When we receive God's identity for us (and believe it), we experience freedom. Suddenly the opinions of the world and those around us pale in comparison to the voice of our Father. As we live in our identity, seeking to live out the life we were created to live in Christ, then we can genuinely ask the next question: "Who did God create my child to be?" It is here that we begin to understand the Father's heart for spiritual parenting.

This is often a difficult posture for us as parents. We may believe in our minds that our children belong to God and that they were created for his glory, but daily living can tempt us to believe that they were created to reflect us instead of the Father. I can remember thinking and even saying to my children, "Don't do that, because I will be embarrassed in front of my friends." In that sentence, I am communicating that my child is a reflection of me and that it is his job to bring me acclaim, or not cause me shame, by his actions.
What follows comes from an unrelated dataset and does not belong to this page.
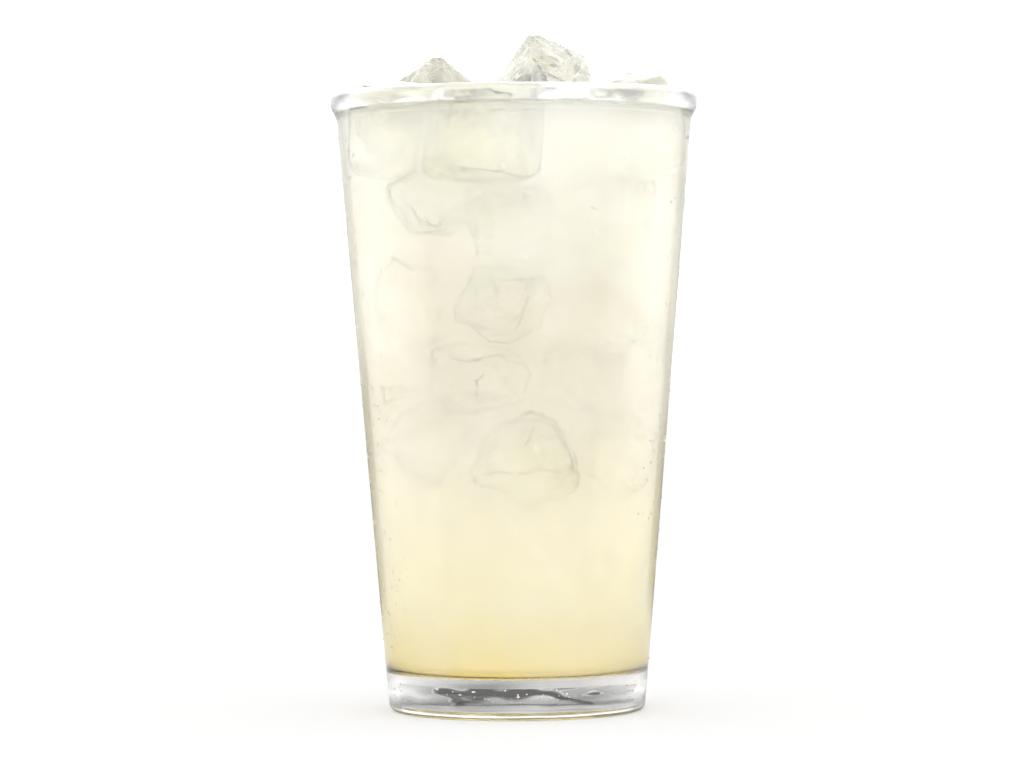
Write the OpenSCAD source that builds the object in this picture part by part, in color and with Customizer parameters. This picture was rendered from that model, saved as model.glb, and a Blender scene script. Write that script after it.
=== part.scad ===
// Tumbler of iced lemonade: a tapered pint glass with a thick clear base and a
// beaded rim, filled with lemonade, and the ice cubes that stand out of it.
// Millimetres. The origin is at the middle of the foot, on the table, +Z up.

/* [Glass] */
// Height of the glass
glass_h = 150; // [120:1:190]
// Outer diameter over the rim bead
rim_d = 88.8; // [72:0.2:110]
// Outer diameter at the foot, before its edge is rounded
foot_d = 62; // [50:0.5:76]
// Wall thickness
wall = 2.8; // [2:0.1:4]
// Thickness of the base under the drink
base_t = 9.8; // [6:0.2:16]
// Radius of the corner inside, between wall and floor
floor_fillet = 4; // [2:0.5:10]
// Radius of the outer edge of the foot
foot_round = 1.8; // [0.8:0.1:3]
// Height of the rim bead
bead_h = 5.2; // [4.8:0.1:9]
// How far the bead stands out past the wall
bead_out = 0.9; // [0.2:0.1:1.6]
// Width of the ring that the glass stands on
ring_w = 6; // [3:0.5:10]
// Depth of the hollow under the base
punt_h = 1.6; // [0.5:0.1:4]

/* [Lemonade] */
// Depth of the drink's surface below the rim
fill_gap = 4.5; // [3:0.5:40]

/* [Ice] */
// Edge length of a whole ice cube
ice_size = 24; // [16:0.5:30]
// Width of the melted edges
ice_melt = 2.2; // [0.8:0.1:4]
// Angle by which opposite faces of a cube fail to be parallel
ice_skew = 5; // [0:0.5:10]
// Clearance between neighbouring cubes, and between cube and wall
ice_gap = 0.5; // [0.2:0.1:2]

/* [Hidden] */

drink_z = glass_h - fill_gap;
wall_top_r = rim_d / 2 - bead_out;
bead_r = (wall + bead_out) / 2;
mouth_r = wall_top_r - wall;

// One row for each cube, in the order of the nodes: where its middle is over
// the drink's surface, as [x, y] in shares of the mouth's radius and z in
// shares of ice_size, how it leans about X, Y and Z, and how much of its
// three edges has not melted away.
ICE = [
    [[ 0.17, -0.16,  0.116], [-52,  21,  27], [0.76, 0.94, 0.86]],
    [[-0.46,  0.02, -0.074], [-32,  32,  37], [0.86, 0.80, 0.86]],
    [[ 0.65, -0.12, -0.124], [  8, -12,  32], [0.72, 0.88, 0.92]],
    [[-0.67, -0.34, -0.214], [  8, -12,  64], [0.68, 0.84, 0.90]],
    [[-0.10,  0.60, -0.204], [ 14,  10,  16], [0.92, 0.84, 0.90]],
    [[ 0.50,  0.52, -0.164], [ 22, -14,  48], [0.88, 0.84, 0.82]],
    [[-0.16, -0.68, -0.304], [-12,  10,  20], [0.94, 0.80, 0.86]],
    [[-0.58,  0.52, -0.184], [ 12,  20, -40], [0.80, 0.84, 0.86]],
];

// Radius of the outside of the plain wall, and of the inside, at height z
function outer_r(z) = foot_d / 2 + (wall_top_r - foot_d / 2) * z / glass_h;
function inner_r(z) = outer_r(z) - wall;

// Points of an arc of radius r about [x, z], from angle a to angle b
function arc(x, z, r, a, b, steps = 8) =
    [for (i = [0 : steps]) let (t = a + (b - a) * i / steps) [x + r * cos(t), z + r * sin(t)]];

// The corner between wall and floor, from the wall down to the floor
function floor_corner() =
    arc(inner_r(base_t + floor_fillet) - floor_fillet, base_t + floor_fillet, floor_fillet, 0, -90);

// Middle of cube i
function ice_mid(i) =
    [ICE[i][0][0] * mouth_r, ICE[i][0][1] * mouth_r, drink_z + ICE[i][0][2] * ice_size];

module glass() {
    foot_x = outer_r(foot_round) - foot_round;
    bead_x = rim_d / 2 - bead_r;
    color("white", 0.35) rotate_extrude($fn = 128) polygon(concat(
        [[0, punt_h], [foot_x - ring_w, punt_h], [foot_x - ring_w + punt_h, 0]],
        arc(foot_x, foot_round, foot_round, -90, 0),
        arc(bead_x, glass_h - bead_h + bead_r, bead_r, -45, 0),
        arc(bead_x, glass_h - bead_r, bead_r, 0, 180, 16),
        floor_corner(),
        [[0, base_t]]
    ));
}

// The room inside the glass from the floor up to height z, less a clearance
module cavity(z, gap = 0) {
    rotate_extrude($fn = 128) polygon(concat(
        [[0, base_t], [0, z], [inner_r(z) - gap, z]],
        [for (p = floor_corner()) [p[0] - gap, p[1]]]
    ));
}

// Side of the square prism, standing on its edge, that cuts the corners off
// a rectangle of sides a and b
function prism_side(a, b) = (a + b - 2 * ice_melt) / sqrt(2);

// A block of ice with edges s: its long edges melted flat, its corners round
module melted_block(s) {
    long = 2 * norm(s);
    intersection() {
        cube(s, center = true);
        rotate([ice_skew, -ice_skew, 0]) cube(s, center = true);
        rotate([45, 0, 0]) cube([long, prism_side(s.y, s.z), prism_side(s.y, s.z)], center = true);
        rotate([0, 45, 0]) cube([prism_side(s.x, s.z), long, prism_side(s.x, s.z)], center = true);
        rotate([0, 0, 45]) cube([prism_side(s.x, s.y), prism_side(s.x, s.y), long], center = true);
        sphere(norm(s) / 2 - ice_melt, $fn = 48);
    }
}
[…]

How arrogant of me! Instead, from the beginning, we ought to see our children as image bearers of God for his glory.

Each of us was created in God's image. We bear his fingerprint—and no two are alike. At the end of our season of parenting, don't we ultimately want children who look like Christ? That is a much higher goal than simply trying to keep our children from embarrassing us in public, right?

So how will we accomplish this?

  • We must repent from the temptation to create and mold our children into our own image.
  • We must die to ourselves and to our personal ambitions for our children and sincerely seek God every day, asking him to reveal his plan for them.
  • We must recognize afresh the larger storyline that God is writing—his grand redemptive narrative in which each of us has a part to play. This includes our children. We don't want them to miss out on the unique contribution that God created them to fulfill.

Only when we do these things are we ready to embrace what God has in store for our children. Spiritual parenting gives us the privilege of watching God's plan unfold as our children understand the One who created them and defines them.